Investors and analysts following the real estate industry utilize funds from operations, or FFO, as a supplemental performance measure. FFO, reflecting the assumption that real estate asset values rise or fall with market conditions, principally adjusts for the effects of GAAP depreciation and amortization of real estate assets, which assumes that the value of real estate diminishes predictably over time. We compute FFO in accordance with the definition provided by the National Association of Real Estate Investment Trusts, or NAREIT, which represents net income (loss) (computed in accordance with GAAP), excluding gains (losses) on sales of real estate and impairment charges on real estate assets, plus real estate depreciation and amortization and after adjustments for unconsolidated partnerships and joint ventures.

In addition to presenting FFO in accordance with the NAREIT definition, we also disclose normalized FFO, which adjusts FFO for items that relate to unanticipated or non-core events or activities or accounting changes that, if not noted, would make comparison to prior period results and market expectations less meaningful to investors and analysts. We believe that the use of FFO, combined with the required GAAP presentations, improves the understanding of our operating results among investors and the use of normalized FFO makes comparisons of our operating results with prior periods and other companies more meaningful. While FFO and normalized FFO are relevant and widely used supplemental measures of operating and financial performance of REITs, they should not be viewed as a substitute measure of our operating performance since the measures do not reflect either depreciation and amortization costs or the level of capital expenditures and leasing costs necessary to maintain the operating performance of our properties, which can be significant economic costs that could materially impact our results of operations. FFO and normalized FFO should not be considered an alternative to net income (loss) (computed in accordance with GAAP) as indicators of our financial performance or to cash flow from operating activities (computed in accordance with GAAP) as an indicator of our liquidity.

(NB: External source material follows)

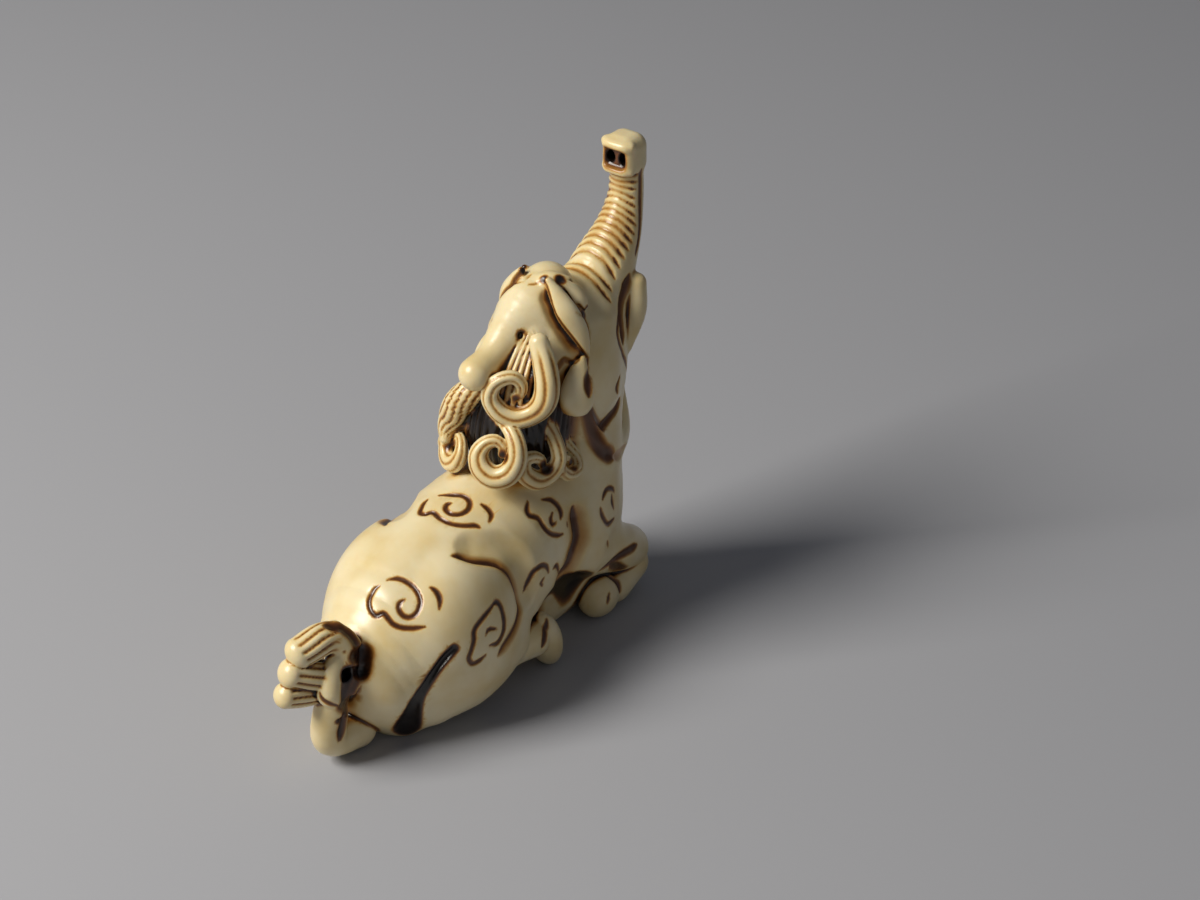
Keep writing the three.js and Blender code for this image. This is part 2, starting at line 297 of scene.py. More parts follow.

We calculate adjusted funds from operations, or AFFO, by subtracting from or adding to normalized FFO (i) unbilled rent revenue, (ii) non-cash share-based compensation expense, and (iii) amortization of deferred financing costs. AFFO is an operating measurement that we use to analyze our results of operations based on the receipt, rather than the accrual, of our rental revenue and on certain other adjustments. We believe that this is an important measurement because our leases generally have significant contractual escalations of base rents and therefore result in recognition of rental income that is not collected until future periods, and costs that are deferred or are non-cash charges. Our calculation of AFFO may not be comparable to AFFO or similarly titled measures reported by other REITs. AFFO should not be considered as an alternative to net income (calculated pursuant to GAAP) as an indicator of our results of operations or to cash flow from operating activities (calculated pursuant to GAAP) as an indicator of our liquidity.